Painted in 1986, Hirtenkopf (Shepherd's head) is a work in which, as its title reveals, Baselitz revisits the subject matter of his celebrated series from 1965 known as the Heroes, New Types or Partisans. The figure of the shepherd, the peasant or a simple artisan had been the central character in this groundbreaking series. In Baselitz's later paintings however, the subject matter - which was crucial to these works - became of far less importance to the artist. It merely served as a prop or a model that enabled Baselitz to paint. To demonstrably make this function of the subject matter clear Baselitz began inverting the images of his paintings from 1969 onwards. Such subversion through inversion has come be a distinguishing feature of all the artist's later work and was the ultimate solution to an increasing tendency in the artist's work in the late 1960s of allowing his subjects to "wander" all over the canvas. As the artist pointed out in an interview with P.M. Pickshaus in 1990, "If you stop fabricating motifs but still want to carry on painting, then inverting the motif is the obvious thing to do. The hierarchy which has the sky at the top and the earth at the bottom is, in any case, only a convention. We have got used to it, but we don't have to believe in it. What I wanted was quite simply to find a way of making pictures, perhaps with a new sense of detachment. That's all. If the motif is drained of all content - whatever kind of content it may be - then I can paint anything. That was the point of the inversion. And that's what I did." (Baselitz cited in Ibid, p. 29).

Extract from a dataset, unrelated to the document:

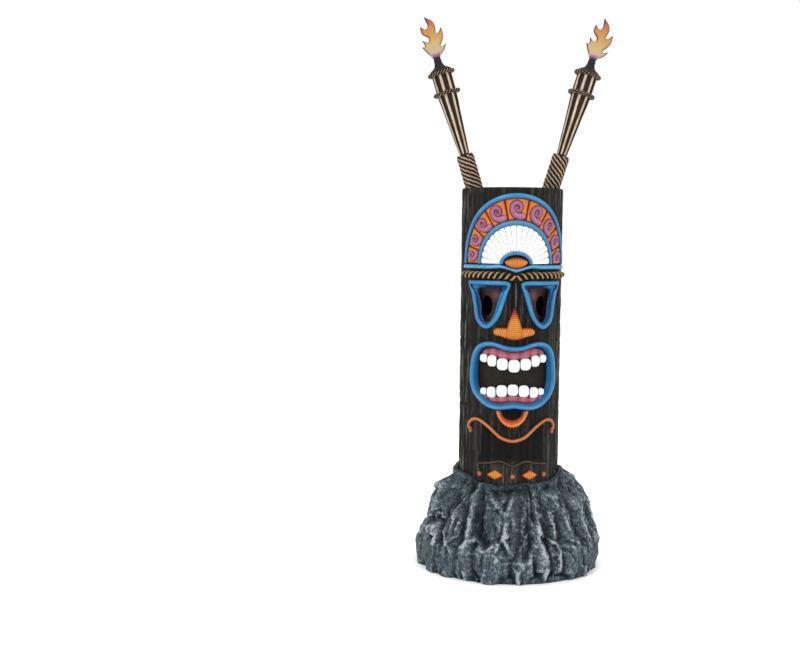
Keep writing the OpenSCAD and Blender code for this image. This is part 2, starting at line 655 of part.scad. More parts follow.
module torch_grip_rope(side) {
  pitch = (grip_top - grip_bottom) / grip_turns;
  coil = pitch * 0.53;
  color([0.66, 0.52, 0.38]) on_torch(side) rotate_extrude() difference() {
    union() {
      for (k = [0 : grip_turns - 1])
        translate([30.5 - coil, grip_bottom + pitch * (k + 0.5)]) circle(r = coil);
      translate([pole_radius, grip_bottom + pitch / 2])
        square([30.5 - coil - pole_radius, grip_top - grip_bottom - pitch]);
    }
    translate([-1, -10]) square([pole_radius + 1 + socket_gap, 400]);
    translate([0, -10]) square([60, grip_bottom + 10]);
    translate([0, grip_top]) square([60, 60]);
  }
}
module torch_grip_rope_left() { torch_grip_rope(-1); }
module torch_grip_rope_right() { torch_grip_rope(1); }

module torch_ring(side, level) {
  color([0.62, 0.49, 0.36]) on_torch(side) translate([0, 0, level]) rotate_extrude()
    translate([basket_radius + ring_thick / 2 + 0.2, 0]) circle(r = ring_thick / 2);
}
module torch_ring_lower_left() { torch_ring(-1, basket_mid); }
module torch_ring_lower_right() { torch_ring(1, basket_mid); }
module torch_ring_upper_left() { torch_ring(-1, basket_top - 7); }
module torch_ring_upper_right() { torch_ring(1, basket_top - 7); }

flame_root = [7, 4];
module torch_burner(side) {
  color([0.22, 0.21, 0.22]) on_torch(side) difference() {
    rotate_extrude() polygon([[0, basket_top - 8], [basket_radius - 4.5, basket_top - 8],
      [basket_radius - 4.5, basket_top + 0.5], [basket_radius + 2, basket_top + 0.5],
      [basket_radius + 1, basket_top + 4], [25, basket_top + 12], [16, basket_top + 20],
      [13, basket_top + 30], [12.2, neck_top], [0, neck_top]]);
    translate([-flame_root.x - 0.4, -flame_root.y - 0.4, neck_top - 12])
      cube([2 * flame_root.x + 0.8, 2 * flame_root.y + 0.8, 20]);
  }
}
module torch_burner_left() { torch_burner(-1); }
module torch_burner_right() { torch_burner(1); }

// Flame outline round its root, clockwise from the lower left.
flame_shape = [[-10, 0], [-16, 8], [-24, 21], [-33, 37], [-38, 50], [-30, 48], [-28, 56],
  [-32, 71], [-26, 68], [-18, 61], [-11, 62], [-8, 68], [-10, 76], [-18, 83], [-26, 92],
  [-28, 106], [-25, 118], [-20, 114], [-12, 106], [-3, 108], [0, 117], [-2, 130], [-4, 147],
  [5, 140], [15, 132], [23, 120], [25, 106], [22, 92], [20, 84], [24, 82], [33, 87], [42, 99],
  [44, 86], [43, 71], [36, 54], [27, 43], [25, 36], [32, 34], [39, 38], [46, 43], [41, 33],
  [34, 22], [24, 13], [15, 7], [11, 0]];
module torch_flame(side) {
  color([0.93, 0.62, 0.27]) on_torch(side) translate([0, 0, neck_top + 0.4])
    rotate([90, 0, 0]) union() {
      translate([0, 0, -flame_thick / 2]) linear_extrude(height = flame_thick)
        polygon(flame_shape);
      translate([-flame_root.x, -12, -flame_root.y])
        cube([2 * flame_root.x, 20, 2 * flame_root.y]);
    }
}
module torch_flame_left() { torch_flame(-1); }
module torch_flame_right() { torch_flame(1); }

rock_shell();
base_board();
log_shell();
top_plate();
torch_socket_left();
torch_socket_right();
arch_outer_band();
arch_inner_band();
arch_tile_1();
arch_tile_2();
arch_tile_3();
arch_tile_4();
arch_tile_5();
arch_tile_6();
arch_tile_7();
arch_tile_8();
arch_tile_9();
tile_spirals();
fan_ribs();
gem_arch();
forehead_gem();
brow_band();
brow_rope();
eye_frame_left();
eye_frame_right();
eye_socket_left();
eye_socket_right();
nose_bridge();
nose();
mouth_frame();
mouth_back();
upper_gum();
lower_gum();
upper_teeth();
lower_teeth();
chin_crescent();
beard_scroll();
hem_ridge();
hem_diamonds();
hem_studs();
torch_core_left();
torch_staves_left();
torch_grip_rope_left();
torch_ring_lower_left();
torch_ring_upper_left();
torch_burner_left();
torch_flame_left();
torch_core_right();
torch_staves_right();
torch_grip_rope_right();
torch_ring_lower_right();
torch_ring_upper_right();
torch_burner_right();
torch_flame_right();
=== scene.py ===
import math
import random
import bpy
import bmesh
from mathutils import Matrix, Vector, noise


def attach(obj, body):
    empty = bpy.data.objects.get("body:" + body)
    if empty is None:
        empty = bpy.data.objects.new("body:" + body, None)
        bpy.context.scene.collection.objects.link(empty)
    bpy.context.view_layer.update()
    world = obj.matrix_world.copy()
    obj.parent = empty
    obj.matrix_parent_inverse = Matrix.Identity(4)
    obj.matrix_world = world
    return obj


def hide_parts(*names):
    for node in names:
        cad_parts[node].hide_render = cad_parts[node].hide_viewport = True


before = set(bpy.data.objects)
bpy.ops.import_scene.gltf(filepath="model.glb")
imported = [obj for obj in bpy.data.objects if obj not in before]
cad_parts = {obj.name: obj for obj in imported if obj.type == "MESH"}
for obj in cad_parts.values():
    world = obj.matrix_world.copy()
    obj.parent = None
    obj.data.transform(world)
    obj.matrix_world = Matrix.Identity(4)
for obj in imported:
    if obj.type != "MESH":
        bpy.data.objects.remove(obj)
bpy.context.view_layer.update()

# ---- Studio --------------------------------------------------------------------
# A pale seamless floor under a white sky, with large soft lamps before, above and
# behind the figure. The camera stands a little to its left at chest height and
# looks slightly down.


lamp_dimming = 0.6


def tone(red, green, blue):
    """A paint in 0 to 255 steps of red, green and blue, dimmed for the bright lamps."""
    return tuple(lamp_dimming * (c / 255) ** 2.2 for c in (red, green, blue)) + (1.0,)


scene = bpy.context.scene
scene.view_settings.view_transform = "Standard"
sky = bpy.data.worlds.new("white_sky")
sky.use_nodes = True
sky.node_tree.nodes["Background"].inputs["Color"].default_value = (1, 1, 1, 1)
sky.node_tree.nodes["Background"].inputs["Strength"].default_value = 1.0
scene.world = sky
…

What Baselitz creates in a work such as Hirtenkopf therefore, is a kind of anti-picture, a figurative work that is in reality, predominantly an abstraction. The inversion of its subject allows for the means of the painting - the rich physicality of the artist's bold brushstrokes and his incisive and predominantly constructive splashes of color - to take on a dominant role in the work that expresses and records the process of the artist's struggle. In contrast, the subject matter of the painting, - the source of the painterly act - recedes into the background as if it were a mere structure which Baselitz seems to want to both affirm and destroy.